Traumatic Brachial Plexus Injuries Represents Serious Peripheral Nerve Palsies

Authors: P. Vaško 1;  A. A. Leis 2;  V. Boček 1;  L. Mencl 3;  P. Haninec 3;  I. Štětkářová 1
Authors‘ workplace: Neurologická klinika 3. LF UK a FN Královské Vinohrady, Praha 1;  Methodist Rehabilitation Center, Jackson, Mississippi, USA 2;  Neurochirurgická klinika 3. LF UK a FN Královské Vinohrady, Praha 3
Published in: Cesk Slov Neurol N 2016; 79/112(5): 595-599
Category: Short Communication


Traumatic lesions of brachial plexus are serious periferal nerve injuries. Neurological examination and CT myelography or MRI are the basic examination methods that can confirm spinal root avulsion. To specify severity of the injury – electromyography and evoked potentials are used. The objective of this study was to determine whether implementation of cutaneous silent period that asseses function of small diameter A-delta fibers, is useful as a diagnostic tool in cervical root avulsion and brachial plexus injury.

Material and methods:
Clinical examination, imaging studies (CT myelography or MRI) and neurophysiological examination were performed in 23 patients with traumatic brachial plexus injury (16 males, age 18–62 years).
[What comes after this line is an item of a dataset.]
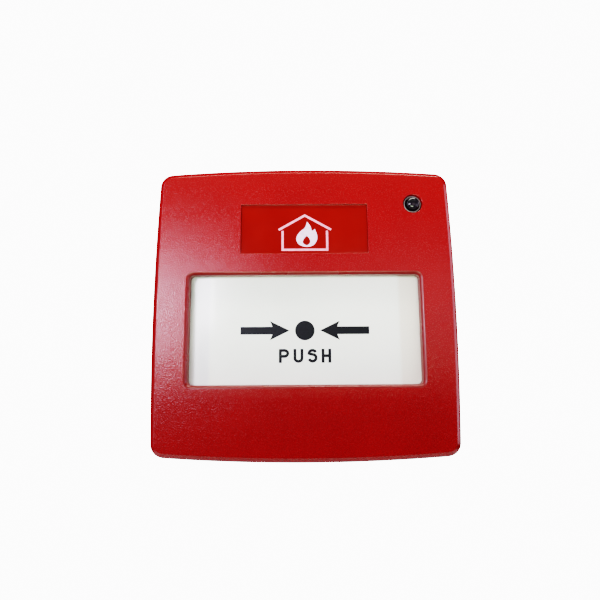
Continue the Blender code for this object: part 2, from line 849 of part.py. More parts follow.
def all_screws():
    cap_head = (1.2, 2.6)
    for name, side in (("rear_cover_screw_upper", 1), ("rear_cover_screw_lower", -1)):
        cross_screw(name, (0, cap_screw_z(side)), 2.4, 1.1, cap_head, -3.1, 0.7, facing=1)
    fixing_head = (-6.8, -8.7)
    for name, side in (("fixing_screw_left", -1), ("fixing_screw_right", 1)):
        cross_screw(name, (side * SCREW_X, 0), 3.4, 1.75, fixing_head, 16.0, 1.0)
    frame_head = (FRAME_FRONT - GAP, FRAME_FRONT - GAP - 1.5)
    for i, place in enumerate(POSTS, 1):
        cross_screw(f"frame_screw_{i}", place, 2.5, 1.1, frame_head, -4.6, 0.7)


def frame_bodies():
    """What stands on the frame's plate: cheeks, rails, guides, ears, a seat and the legs."""

    def block(name, low, high):
        return box(name, low, high, collection=CUTTERS)

    shelf_low, shelf_high = FLAG_Z[0] - 1.0, 38.6
    for side in (-1, 1):
        low, high = sorted((side * (FRAME_HALF - 3.0), side * FRAME_HALF))
        yield block(f"cheek_{side}", (low, -21.4, -28.0), (high, JOINT_FRONT, -20.3))
        low, high = sorted((side * RAIL_X, side * (RAIL_X + RAIL_WIDTH)))
        yield block(f"flag_rail_{side}", (low, -24.0, shelf_low), (high, JOINT_FRONT, shelf_high))
        low, high = sorted((side * (SLIDE_HALF + 0.4), side * (SLIDE_HALF + 2.4)))
        yield block(f"slide_rail_{side}", (low, -19.4, -37.8), (high, JOINT_FRONT, -27.5))
    for x in (SWITCH_X - 5.0, SWITCH_X + 3.5):
        yield block(f"lever_ear_{x}", (x, -18.5, -12.6), (x + 1.5, JOINT_FRONT, -7.4))
    reach = RAIL_X + PAST
    yield block("flag_guide", (-reach, -22.9, shelf_low), (reach, -21.7, shelf_high))
    yield block("flag_shelf", (-reach, -23.7, shelf_high - 1.2), (reach, JOINT_FRONT, 39.0))
    yield block("spring_seat", (-4, -19.0, -18.2), (4, JOINT_FRONT, -16.6))
    yield rod("pipe_holder", (LED_X, 0, LED_Z), PIPE_R + 1.6, -17, JOINT_FRONT, collection=CUTTERS)
    for i, (x, z) in enumerate(((-30, 10), (22, 33), (-22, -26), (24, -26))):
        leg_root = FRAME_REAR - 0.6
        yield rod(f"board_leg_{i}", (x, 0, z), 1.8, leg_root, CHIP_REAR, collection=CUTTERS, sides=12)


def frame_bores():
    axis_y, axis_z = PANEL_AXIS[1:]
    front, rear = FRAME_FRONT - 1.6, FRAME_REAR + 0.9
    for side in (-1, 1):
        low, high = sorted((side * 30, side * (FRAME_HALF + PAST)))
        yield cut_rod(f"cheek_bore_{side}", (0, axis_y, axis_z), 1.65, low, high, "x")
        yield cut_rod(f"driver_hole_{side}", (side * SCREW_X, 0, 0), 4.7, front, rear)
    yield cut_rod("pin_bore", (0, *LEVER_AXIS[1:]), 1.2, 4, 16, "x", sides=16)
    yield cut_rod("pipe_bore", (LED_X, 0, LED_Z), PIPE_R + GAP, -18, rear)
    yield cut_box("switch_hole", (6.6, front, -11.2), (13.4, rear, 2.0))
    yield cut_box("tab_slot", (-3, -24, 13), (3, -21, 36))
    yield cut_box("arm_slot", (-2.1, -13.6, -19), (2.1, -10.7, -16))
    yield cut_box("board_view_left", (-27, front, -37), (-13, rear, -29.6))
    yield cut_box("board_view_right", (13, front, -37), (27, rear, -29.6))
    yield cut_box("board_view_side", (-26, front, -16), (-12, rear, 6))
    for i, (x, z) in enumerate(POSTS):
        yield cut_rod(f"frame_hole_{i}", (x, 0, z), POST_BORE_R, front, rear, sides=16)


def mechanism_frame():
    low = (-FRAME_HALF, FRAME_FRONT, -FRAME_HALF)
    high = (FRAME_HALF, FRAME_REAR, FRAME_HALF)
    frame = box("mechanism_frame", low, high, GREY)
    join(frame, *frame_bodies())
    cut(frame, *frame_bores())
    return frame


def circuit_board():
    board = box("circuit_board", (-38, BOARD_FRONT, -36.5), (38, BOARD_REAR, 38), BOARD)
    notch = POST_R + 0.6
    past_edge = 40
    front, rear = BOARD_FRONT - PAST, BOARD_REAR + PAST
    for i, (x, z) in enumerate(POSTS):
        z_far = math.copysign(past_edge, z) if abs(z) > 30 else z + notch
        x_low, x_high = sorted((x - math.copysign(notch, x), math.copysign(past_edge, x)))
        z_low, z_high = sorted((z - math.copysign(notch, z), z_far))
        cut(board, cut_box(f"board_notch_{i}", (x_low, front, z_low), (x_high, rear, z_high)))
    for side in (-1, 1):
        cut(board, cut_rod(f"board_hole_{side}", (side * SCREW_X, 0, 0), 5.2, front, rear))
    return board


def board_chips():
    sizes = ((-20, -33, 5, 3), (-19, -4, 4.5, 4.5), (-19, -12, 2.2, 1.8))
    for i, (x, z, half_x, half_z) in enumerate(sizes, 1):
        low = (x - half_x, CHIP_REAR - 1.7, z - half_z)
        box(f"board_chip_{i}", low, (x + half_x, CHIP_REAR, z + half_z), CHIP, bevel=0.15)


def board_capacitor():
    can = rod("board_capacitor", (20, 0, -33.2), 2.9, CHIP_REAR - 7.5, CHIP_REAR, paint=STEEL)
    round_edges(can, 0.4)
    return can


def micro_switch():
    front = -12.6
    x_low, x_high = spread(SWITCH_X, SWITCH_X, 3.0)
    switch = box("micro_switch", (x_low, front, SWITCH_Z[0]), (x_high, CHIP_REAR, SWITCH_Z[1]), CHIP)
    bore = cut_rod("plunger_bore", (SWITCH_X, 0, PLUNGER_Z), 1.3, front - PAST, -9.2, sides=16)
    cut(switch, bore)
    return switch


def lever_pin():
    return rod("lever_pin", LEVER_AXIS, 0.9, 4.6, 15.4, "x", STEEL, sides=16)


def status_led():
    """Small lamp on the board: a round tip, a straight body and a foot."""
    body_r, foot_r = 1.45, 1.75
    profile = [
        (0.0, 8.3),
        (0.9, 8.0),
        (body_r, 7.2),
        (body_r, 6.4),
        (foot_r, 6.4),
        (foot_r, -CHIP_REAR),
        (0.0, -CHIP_REAR),
    ]
    return turned("status_led", (LED_X, 0, LED_Z), profile, CLEAR, steps=16)


def light_pipe():
    return rod("light_pipe", (LED_X, 0, LED_Z), PIPE_R, *PIPE, paint=CLEAR)


def terminal_header():
    """Socket on the board's rear with six pins for the plug."""
    front = BOARD_REAR + GAP
    rear = 4.4
    header = box("terminal_header", (-16.3, front, -14.6), (16.3, rear, -5.0), BLACK)
    cut(header, cut_box("header_socket", (-15.3, -2.0, -13.5), (15.3, rear + PAST, -6.0)))
    for i, x in enumerate(POLES):
        low = (x - PIN_HALF, -2.6, PIN_Z - PIN_HALF)
        high = (x + PIN_HALF, rear - 0.6, PIN_Z + PIN_HALF)
        join(header, box(f"header_pin_{i}", low, high, collection=CUTTERS))
    return header


def dial_housings():
    front = BOARD_REAR + GAP
    rear = 4.0
    for name, side in (("dial_housing_tens", 1), ("dial_housing_units", -1)):
        x_low, x_high = spread(side * DIAL_X, side * DIAL_X, HOUSING_HALF)
        z_low, z_high = spread(DIAL_Z, DIAL_Z, HOUSING_HALF)
        housing = box(name, (x_low, front, z_low), (x_high, rear, z_high), BLACK)
        bore = (side * DIAL_X, 0, DIAL_Z)
        cut(housing, cut_rod(name + "_bore", bore, DIAL_R + 0.4, DIAL_Y[0] - GAP, rear + PAST))


def springs():
    """Each spring is given its middle, radius, wire radius, ends, turns and axis."""
    flag_top = 37.1
    coil("flag_spring", (0, -19.4, (25.6 + flag_top) / 2), 1.8, 0.3, 25.6, flag_top, 7, "z")
    seat = -18.5
    slide_top = SLIDE_Z[1] + GAP
    coil("reset_spring", (0, -16.0, (slide_top + seat) / 2), 2.1, 0.35, slide_top, seat, 6, "z")
    carrier_rear = -20.2
    frame_face = FRAME_FRONT - GAP
    coil(
        "panel_spring",
        (-14, (carrier_rear + frame_face) / 2, 2.0),
        2.2,
        0.35,
        carrier_rear,
        frame_face,
        6,
        "y",
    )


def build():
    cover_pieces = (front_cover(), label_panel(), led_lens(), led_bezel())
    hang_on(body_origin("cover_axis", COVER_AXIS), *cover_pieces)
    hang_on(body_origin("panel_axis", PANEL_AXIS), press_panel(), panel_carrier())
    hang_on(body_origin("lever_axis", LEVER_AXIS), trip_lever())
    plug_pieces = (terminal_plug(), *terminal_screws(), *terminal_clamps())
    hang_on(body_origin("plug_axis", (0, PLUG_Y[0], PIN_Z)), *plug_pieces)
    address_dial("address_dial_tens", 1)
    address_dial("address_dial_units", -1)
    warning_flag()
    switch_plunger()
    reset_slide()
    cover_latch()
    base_plate()
    rear_cover()
    all_screws()
    mechanism_frame()
    circuit_board()
    board_chips()
    board_capacitor()
    micro_switch()
    lever_pin()
    status_led()
    light_pipe()
    terminal_header()
    dial_housings()
    springs()


build()
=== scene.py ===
"""Looks of the manual call point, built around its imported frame.

Metres, in the frame's own axes: +X to the viewer's right, +Z up, -Y towards the viewer, and
the origin in the middle of the wall plane. Shape sizes are written in millimetres.
"""

import json
import math

import bmesh
import bpy
from mathutils import Matrix, Vector


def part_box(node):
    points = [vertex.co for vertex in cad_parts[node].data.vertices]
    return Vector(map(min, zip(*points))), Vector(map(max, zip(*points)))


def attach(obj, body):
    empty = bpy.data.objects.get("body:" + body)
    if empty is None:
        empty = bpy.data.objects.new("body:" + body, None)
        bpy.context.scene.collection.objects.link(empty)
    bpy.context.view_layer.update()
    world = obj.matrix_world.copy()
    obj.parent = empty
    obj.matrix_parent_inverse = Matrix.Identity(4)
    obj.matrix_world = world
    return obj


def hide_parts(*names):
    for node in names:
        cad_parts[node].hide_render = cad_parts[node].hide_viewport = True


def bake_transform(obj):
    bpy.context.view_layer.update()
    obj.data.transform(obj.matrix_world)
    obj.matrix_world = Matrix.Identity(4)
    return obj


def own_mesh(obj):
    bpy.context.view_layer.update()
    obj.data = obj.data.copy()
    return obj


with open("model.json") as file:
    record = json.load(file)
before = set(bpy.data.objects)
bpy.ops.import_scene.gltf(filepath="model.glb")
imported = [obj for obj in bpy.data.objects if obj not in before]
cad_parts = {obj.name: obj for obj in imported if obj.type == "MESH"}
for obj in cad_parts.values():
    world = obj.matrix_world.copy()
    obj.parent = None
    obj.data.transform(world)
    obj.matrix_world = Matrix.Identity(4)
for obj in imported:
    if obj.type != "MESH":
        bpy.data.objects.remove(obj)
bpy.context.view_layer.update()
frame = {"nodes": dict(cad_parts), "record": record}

MM = 0.001
NODES = frame["nodes"]
RECORD = frame["record"]
BODY_OF = {node: body for body, nodes in RECORD["behaviour"]["bodies"].items() for node in nodes}


def span_of(node, axis):
    """Where a CAD node starts and ends along an axis, in millimetres."""
    low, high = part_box(node)
    return round(low[axis] / MM, 3), round(high[axis] / MM, 3)


# The cover: its outer size is the frame's, its top and sides bow outwards, and its face is
# a little proud in the middle of its height
WIDTH = 2 * span_of("front_cover", 0)[1]
HEIGHT = 2 * span_of("front_cover", 2)[1]
DEPTH = -span_of("front_cover", 1)[0]
SAG_TOP = 1.75
SAG_SIDE = 0.7
CORNER_R = 4.1
FACE_DOME = 1.1
WALL = 2.2
COVER_REAR = -4.3

# What sits in the cover's face
LED_X = 34.2
LED_Z = 33.2
LABEL_X = 19.85
LABEL_LOW = 17.1
LABEL_HIGH = 33.2
LABEL_DEPTH = 0.55
PANEL_FRONT = span_of("press_panel", 1)[0]
BEND_X = 28.8

# How far a print stands in front of its surface
PRINT_LIFT = 0.02


# Material tools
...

Needle EMG was obtained from muscles supplied by C5–T1 myotomes. CSP was recorded after painful stimuli were delivered to the thumb (C6 dermatome), middle (C7) and little (C8) fingers while subjects maintained voluntary contraction of intrinsic hand muscles.

Electrodiagnostic and CT/MRI studies confirmed brachial plexopathy involving mainly the upper trunk or corresponding C5, C6 roots in all patients. However, well defined CSP was still present in 16 subjects. CSP was absent in at least one of the dermatomes in the remaining seven patients. All these patients had severe plurisegmental sensitive lesion.

CSP was still present, although not absolutely normal, in the majority of patients with severe brachial plexus injury. This suggests there are plurisegmental innervations with residual function of A-delta fibers and the presence of spinal inhibitory reflexes. Resistance of A-delta fibers seems to be higher compared to motor fibers despite of severe traumatic lesion.

Key words:
plexus brachialis injury – CT myelography – magnetic resonance imaging – neurophysiology – EMG – cutaneous silent period

The authors declare they have no potential conflicts of interest concerning drugs, products, or services used in the study.

The Editorial Board declares that the manuscript met the ICMJE “uniform requirements” for biomedical papers.